Forté, an assistant professor, says she’s always thinking about how she can work food into her classroom discussions.
“As an example, I’m teaching theory, and this week we’re going to be learning about feminism and queer theory,” she explains. “Food preparation is often seen as women’s work and with feminism, there was a desire for some women to leave the kitchen and pursue work outside of the home. In other sections, we’ve discussed how disparities in access to food can be due to systemic inequities. Using food access and how different identities engage with food makes these heady theories feel more tangible.”
When it comes to her research, Forté is focused on the impact food insecurity has on one’s mental health, specifically for young people in middle and high school, and how that impact can be measured accurately.

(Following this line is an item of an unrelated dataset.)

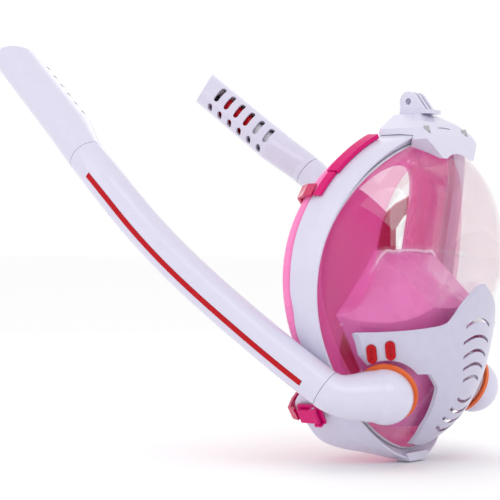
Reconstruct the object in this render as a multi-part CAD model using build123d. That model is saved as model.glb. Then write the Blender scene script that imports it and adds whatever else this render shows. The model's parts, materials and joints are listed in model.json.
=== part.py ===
from build123d import *
import math
import os

# Full-face snorkel mask with two swivelling dry-top snorkels.  Units are mm.
# Frame: +X wearer's left, -Y the way the wearer looks, +Z up.  Origin: middle
# of the face-seal opening.  Every paired piece is made once on the wearer's
# right (-X) and mirrored to the left.

# ---- driving dimensions --------------------------------------------------
RIM_W = 89.0            # half width of the lens opening in the frame
RIM_H = 117.8           # half height of the lens opening
RIM_MID = -5.2          # height of the middle of the lens opening
RIM_EGG = 0.1           # how much wider the forehead is than the jaw
RIM_Y = -25.8           # depth of the lens edge on the centre line
RIM_R = 104.4           # radius of the wrap of the lens edge round the face
RIM_LEAN = -0.1         # lean of the lens edge (top further forward)
LENS_PROUD = 50.0       # how far the visor stands in front of its edge
LENS_MUZZLE = 43.5      # the same where the muzzle cover sits over it
LENS_T = 2.2            # visor wall
COVER_T = 2.2           # muzzle cover wall
COVER_OFF = 2.6         # outside of the muzzle cover beyond the visor surface
WALL_T = 2.4            # frame side wall
SKIRT_T = 2.2           # silicone skirt wall
REAR_Y = -8.8           # depth of the frame's rear edge on the centre line
REAR_R = 112.0          # radius of the wrap of the rear edge
GAP = 0.15              # assembly gap between neighbouring pieces
RUN = 0.3               # gap between pieces that turn on each other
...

Children as young as 9 understand what food insecurity is and know whether they’re affected, she says, yet there hasn’t been much research exploring their experience. Most often, the head of the household is the one surveyed, even though teenagers oftentimes bear the burden too.
“Children experience it differently,” she says. “They’re also trying to figure out how to bring food into the home, but from a different perspective, ‘Can I bring this pizza home from a club meeting, so my family can eat tonight?’ They may not be buying groceries, but they’re trying to get food into the home.”
Many teenagers are charged with the care of siblings, especially if adults are working multiple jobs, she notes, and even though they’re not recognized as the head of the household, at times they serve in that capacity, having to figure out what to make for dinner, maybe even going hungry themselves when food is scarce.
“We need to capture what they’re going through because it is different from adults,” Forté says. “Knowing what adults experience is important, but this 9- to about 17-year-old age range, when they’re in school, that’s what I’m interested in. If we can understand their experiences – what does it feel like to know you don’t have food in the home – we can be better at supporting their health and well-being.”
And that may mean having a discussion about policy, another area in which she’s interested.
UConn’s Husky Harvest initiative, which established food pantries on all campuses, and its Rudd Center for Food Policy and Health are two reasons Forté says she sought to come to Connecticut for work.
“Those were a huge draw for me,” she says. “They demonstrate that this university sees how important it is for people to get access to food and, in policy, that’s where we’re going to see a lot of change. I believe that access to food is a human right.”
Forté says that when she was in practice, she spent a fair amount of time connecting people with resources, sourcing the locations of pantries, food banks, and community refrigerators. Sometimes she’d go along with clients to teach them what they could do with a can of tomatoes, bag of beans, and box of rice.
She’d teach them to salvage the seasoning packet from a package of ramen noodles to spice up the blandness of another dish.
“The experience of poverty is not fun, but if you can take even just a moment and create a little bit of joy in cooking, it can become time when you experience a little pleasure in life,” she says.